Navy offensive coordinator Ivin Jasper missed Wednesday’s Navy football team practice due to a potential complication his son, who is awaiting a heart transplant, had, calling into question his availability to coach at Saturday’s Army-Navy rivalry game.
Jasper’s son, Jarren, 14, had an appointment at Children’s National Medical Center in Washington, D.C., on Wednesday. But doctors discovered that there was a potential complication, which led to Jarren staying overnight at the hospital, Navy Athletics Spokesman Scott Strasemeier told the Capital Gazette.

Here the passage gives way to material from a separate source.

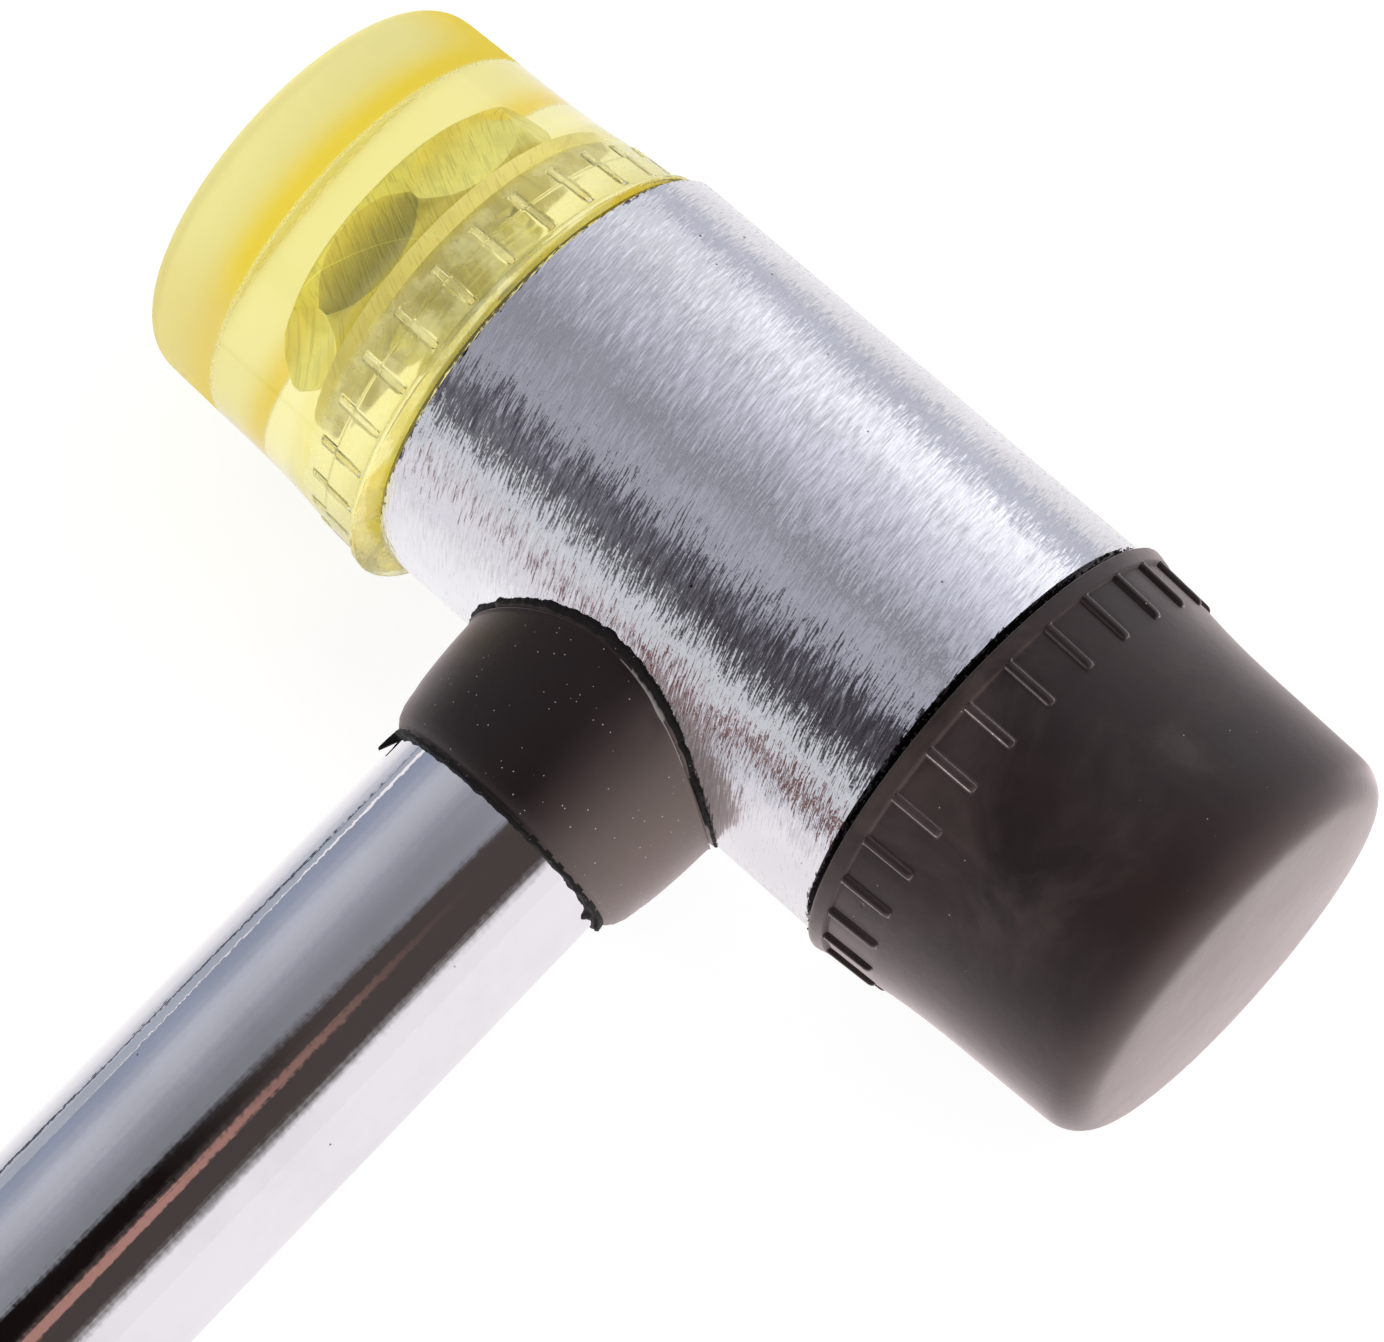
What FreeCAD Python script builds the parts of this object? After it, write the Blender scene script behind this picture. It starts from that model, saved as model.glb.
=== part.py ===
"""Double-faced mallet: a steel barrel with two screw-on faces, on a tube handle with a rubber grip.

Everything is drawn about the centre of the barrel: X runs along the barrel, towards the black face,
and the handle runs towards -Y. place() then moves each piece into the row's frame, where the mallet
lies on its side with Z = 0 under the rims of its faces.
"""
import FreeCAD, Part
import math
import os

V = FreeCAD.Vector

# --- driving dimensions, in millimetres -------------------------------------------------------
BARREL_R = 15.0            # the nominal size: a 30 mm mallet
BARREL_LENGTH = 36.4
BARREL_WALL = 2.0
BARREL_EDGE = 0.4          # chamfer on the barrel's end edges
PLUG_LENGTH = 8.0

TUBE_R = 8.0
TUBE_WALL = 1.2
TUBE_END = 226.0           # the tube's free end, from the barrel's axis
END_PLUG_DEPTH = 8.0
END_PLUG_RIM = 1.5
HANDLE_REACH = 247.0       # the grip's end, from the barrel's axis

FACE_LENGTH = 20.5         # base to crown
FACE_R = 14.15             # at the striking end
FACE_WAIST_R = 14.4        # where the flared base begins
FACE_WAIST_AT = 9.5
BAND_R = 15.1              # the ribbed band at the base
BAND_END_R = 14.85
BAND_LENGTH = 5.0
FLANGE_R = 15.65
FLANGE_THICK = 0.5
FACE_EDGE_R = 2.4
FACE_CROWN = 0.8
CLEAR_FACE_OFFSET = 1.1    # the clear face is moulded off its bolt's axis by this much
RIB_COUNT = 28
RIB_START = 1.2
RIB_LENGTH = 3.5
RIB_WIDTH = 0.55
RIB_HEIGHT = 0.42

BOLT_R = 4.0               # M8
BOLT_RUNNING_GAP = 0.05
BOLT_REACH = 10.0          # thread that stands out of the face
BOLT_HEAD_FLATS = 13.0
BOLT_HEAD_HEIGHT = 5.3
BOLT_HEAD_AT = 7.6         # underside of the head, from the face's base
HEAD_WASHER_R = 8.0
HEAD_WASHER_THICK = 1.2
SEAT_WASHER_R = 12.0
SEAT_WASHER_HOLE_R = 4.2
SEAT_WASHER_THICK = 0.25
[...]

Navy Head Coach Ken Niumatalolo and his wife left the Touchdown Club of Annapolis’ annual Army-Navy cocktail party on Wednesday night to head to the hospital and see Jasper.
Strasemeier told the Capital Gazette that he could not speculate on whether or not Jasper would attend Thursday’s practice.
In June, Jarren Jasper was diagnosed with supra-ventricular tachycardia, an abnormally fast heart rhythm as a result of irregular electrical activity in the heart.
During a catheter ablation procedure to correct the issue, Jarren’s heart swelled and his coronary artery was closed off. The next 11 days, Jarren was on life support. Now he awaits a heart transplant.